- Directed by: Dick Huemer; Sid Marcus; Art Davis;
- Written by: Dick Huemer; Sid Marcus; Art Davis;
- Produced by: Charles Mintz
- Music by: Joe de nat
- Animation by: Art Davis
- Production company: Charles Mintz Studio
- Distributed by: RKO Radio Pictures
- Release date: May 1, 1931;
- Running time: 6:38
- Country: United States
- Language: English

= Hallowe'en (1931 film) =

1931 film

The Cartoon

Hallowe'en is a short animated film directed by Dick Huemer, Sid Marcus, & Art Davis, and distributed by RKO Radio Pictures. it stars Toby the Pup. The film is the third-to-last cartoon in the series.

==Plot==
At a Halloween costume party, Toby the Pup dances around. He kisses several girls but each reacts with dismay and runs away. Tessie confronts Toby, who kisses her a few times and she slaps him.
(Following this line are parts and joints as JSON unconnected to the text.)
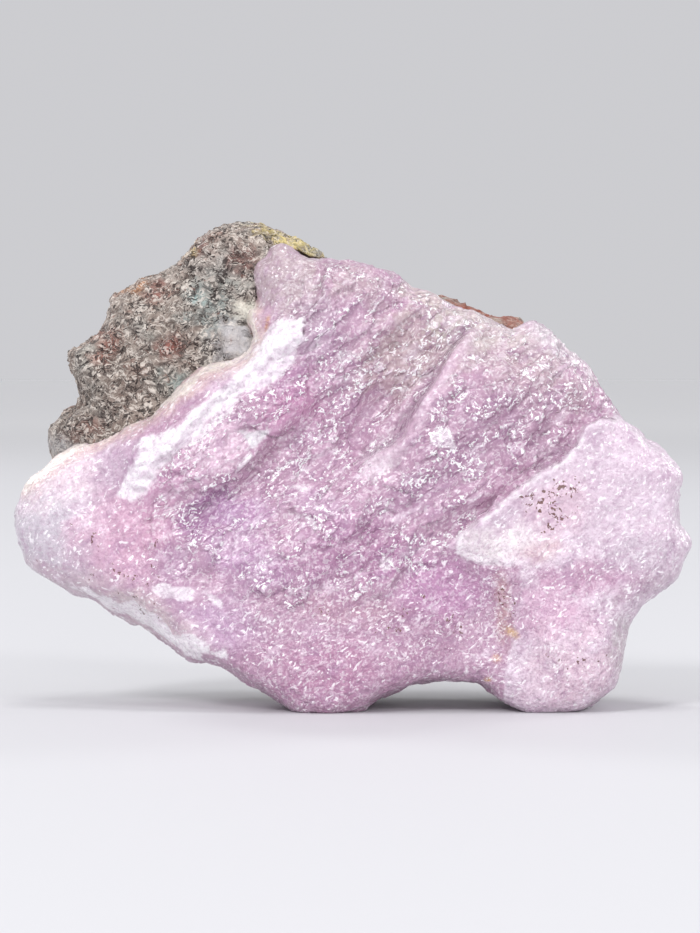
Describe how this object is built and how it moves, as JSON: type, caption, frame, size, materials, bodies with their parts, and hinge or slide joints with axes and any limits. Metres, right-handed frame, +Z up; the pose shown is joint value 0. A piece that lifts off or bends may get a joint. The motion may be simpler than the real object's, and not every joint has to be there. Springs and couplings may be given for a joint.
{
  "type": "aragonite on matrix",
  "caption": "Natural mineral specimen: a lilac aragonite mass with a broken glassy face, grown on grey-brown host rock, standing on its own worn feet.",
  "frame": {"origin": "middle of the bounding box at the level of the flat feet", "axes": "+X to the right of the display face, +Y from the display face back into the rock, +Z up"},
  "size_m": [0.1196, 0.0474, 0.0864],
  "materials": {
    "aragonite": "translucent lilac, glassy where broken, sugary elsewhere",
    "matrix": "rough, pitted, grey-brown with rusty patches"
  },
  "bodies": {
    "root": {"aragonite": "aragonite", "matrix": "matrix"}
  },
  "joints": []
}
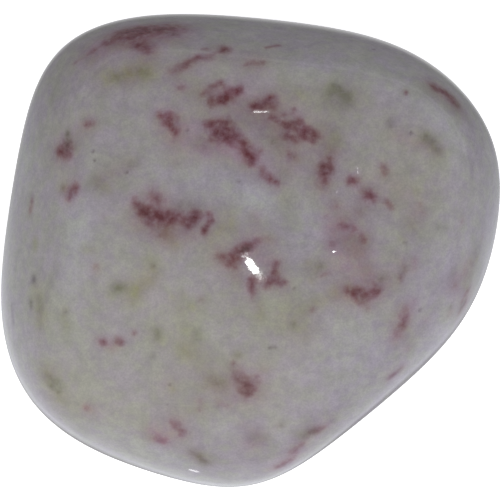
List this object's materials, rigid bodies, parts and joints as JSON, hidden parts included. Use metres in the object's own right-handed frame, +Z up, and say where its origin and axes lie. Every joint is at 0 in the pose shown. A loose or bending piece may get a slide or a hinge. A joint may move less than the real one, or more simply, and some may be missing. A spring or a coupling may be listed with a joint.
{
  "type": "tumbled stone",
  "caption": "Loose tumbled stone of milky quartz with dark red and olive flecks, worn smooth and polished, that rests on a small flat spot.",
  "frame": {"origin": "on the surface the stone rests on, under the middle of its box", "axes": "+Z up out of the flat spot and the stone's shortest way, +X along its longest way, +Y across it"},
  "size_m": [0.0348, 0.033, 0.0197],
  "materials": {
    "milky_quartz": "polished"
  },
  "bodies": {
    "root": {"stone": "milky_quartz"}
  },
  "joints": []
}
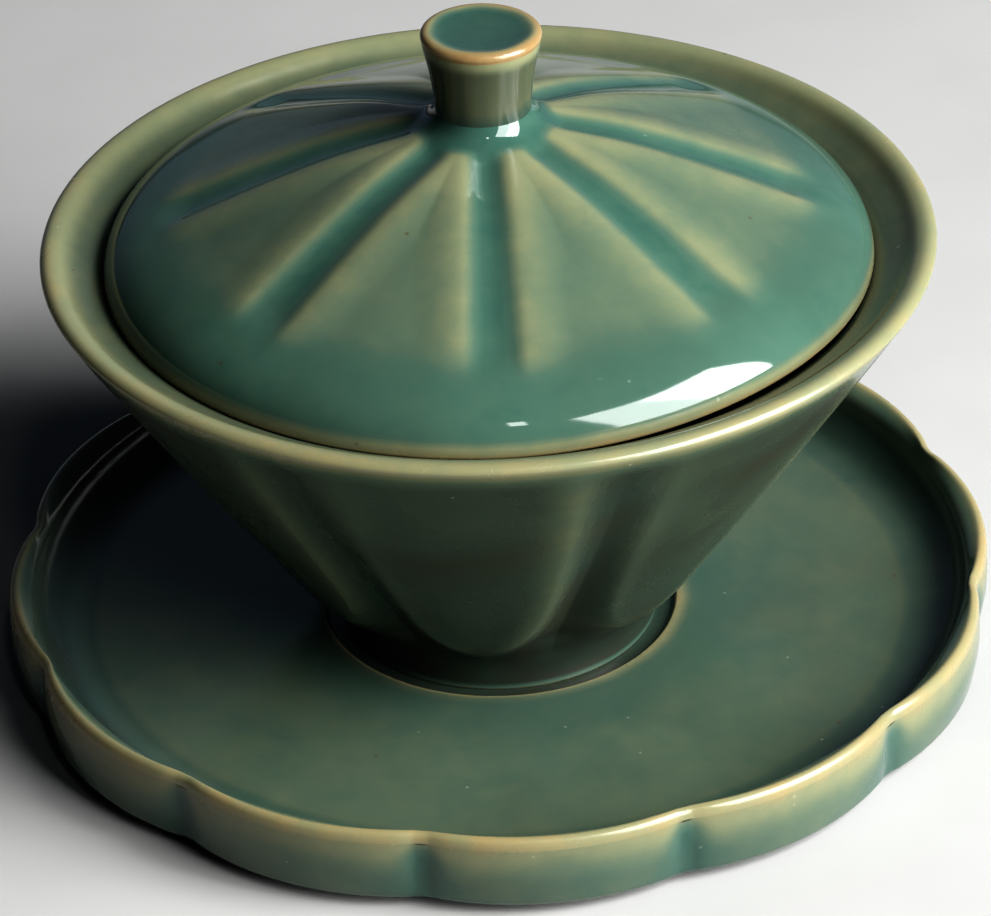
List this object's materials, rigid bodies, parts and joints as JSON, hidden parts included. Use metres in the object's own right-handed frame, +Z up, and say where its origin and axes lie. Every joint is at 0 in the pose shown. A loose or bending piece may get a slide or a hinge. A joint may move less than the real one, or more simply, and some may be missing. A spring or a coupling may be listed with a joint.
{
  "type": "gaiwan",
  "caption": "Covered tea bowl in celadon glaze: lobed saucer, fluted flaring bowl and a domed lid with a small knob, each lifting off the one below.",
  "frame": {"origin": "centre of the saucer's foot ring, on the surface that the set stands on", "axes": "+Z up along the common axis of saucer, bowl and lid; -Y is the front, +X is to the right of it"},
  "size_m": [0.1198, 0.1198, 0.082],
  "materials": {
    "saucer_glaze": "gloss celadon glaze, tan where thin along the rim, bare clay on the foot ring",
    "bowl_glaze": "gloss celadon glaze, olive where thin at the lip, teal where it pools in the grooves",
    "lid_glaze": "gloss celadon glaze, teal in the grooves and at the shoulder, olive on the ridges",
    "knob_glaze": "gloss celadon glaze, golden brown round the thin top edge"
  },
  "bodies": {
    "saucer": {"saucer": "saucer_glaze"},
    "bowl": {"bowl": "bowl_glaze"},
    "lid": {"lid": "lid_glaze", "lid_knob": "knob_glaze"}
  },
  "joints": [
    {"name": "bowl_lift", "type": "slide", "parent": "saucer", "child": "bowl", "axis": [0, 0, 1], "range_m": [0, 0.06]},
    {"name": "lid_lift", "type": "slide", "parent": "bowl", "child": "lid", "axis": [0, 0, 1], "range_m": [0, 0.06]}
  ]
}
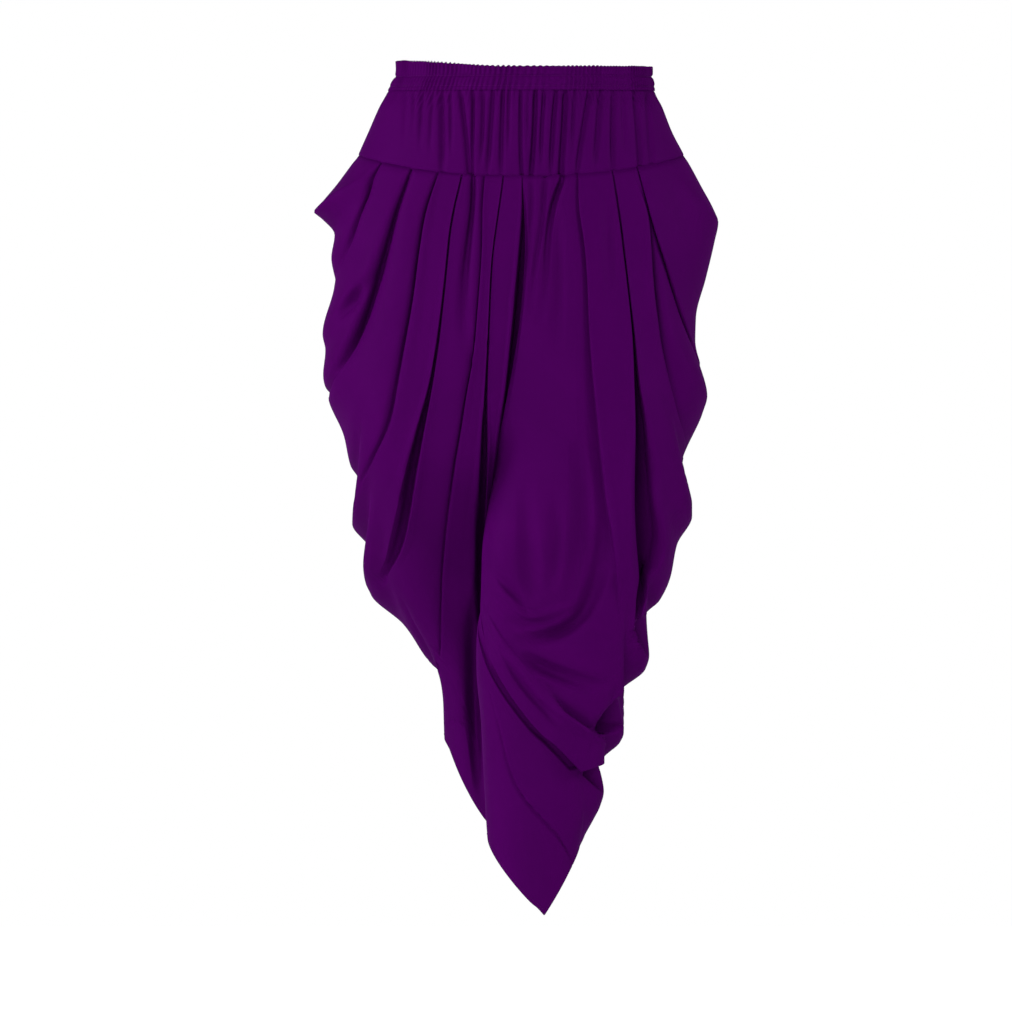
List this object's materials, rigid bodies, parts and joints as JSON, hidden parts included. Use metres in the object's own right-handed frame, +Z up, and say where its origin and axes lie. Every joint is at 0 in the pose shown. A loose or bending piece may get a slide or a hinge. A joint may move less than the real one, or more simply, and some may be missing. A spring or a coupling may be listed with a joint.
{
  "type": "dhoti pants",
  "caption": "Hollow worn dhoti pants: gathered elastic waist, fitted yoke, pleated cowl legs; the left leg crosses in front and ends in a pointed wrapped hem",
  "frame": {"origin": "middle of the waist opening, level with the upper edge of the ruffle at the front", "axes": "+Z up along the wearer, -Y the way the front faces, +X the wearer's left"},
  "size_m": [0.4374, 0.309, 0.9198],
  "materials": {
    "cloth": "smooth satin-matte crepe, deep purple"
  },
  "bodies": {
    "root": {"waistband": "cloth", "yoke_front": "cloth", "yoke_back": "cloth", "leg_right": "cloth", "leg_left": "cloth", "petal_left": "cloth"}
  },
  "joints": []
}
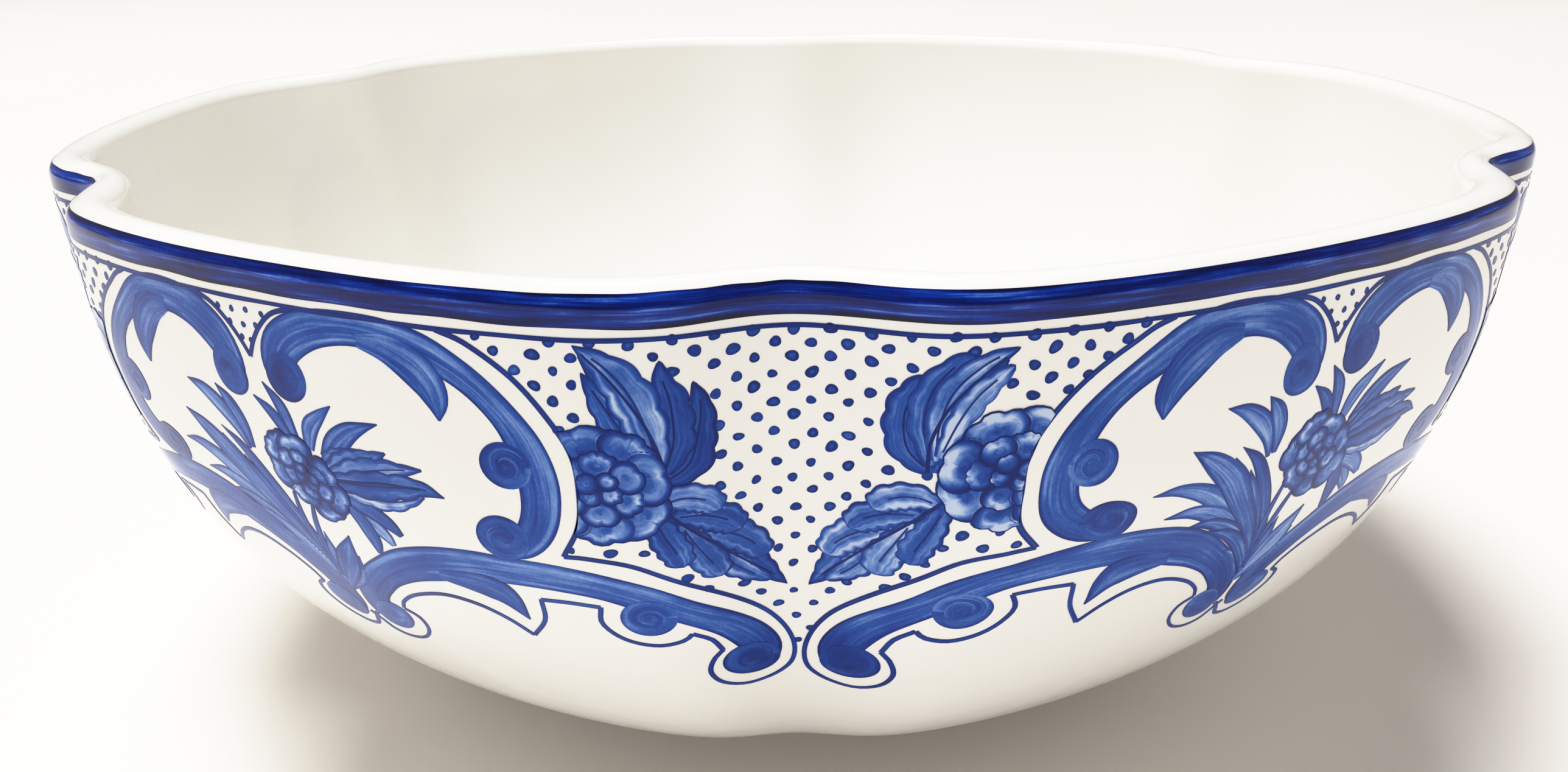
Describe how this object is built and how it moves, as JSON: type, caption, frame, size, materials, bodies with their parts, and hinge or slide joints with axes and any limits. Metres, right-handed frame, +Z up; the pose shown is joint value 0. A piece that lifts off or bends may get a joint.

She then complains to Toby about trying to spoil her party, and threatens to tell his mother about it. To placate her, Toby offers to play the piano. He plays while the other guests listen, including a goat who eats various household objects, including the piano keys. A church bell chimes and Toby warns everyone that this is the witching hour.
Meanwhile, a witch and various supernatural creatures (including elves) are flying above. They fall through the chimney and frighten the party guests. Toby fights with several ghosts. When a number of ghosts surround him, he emulates a rooster's crow which frightens the ghosts and they flee. Toby and Tessie notice an egg on the floor which hatches into a small ghost who calls Toby "daddy".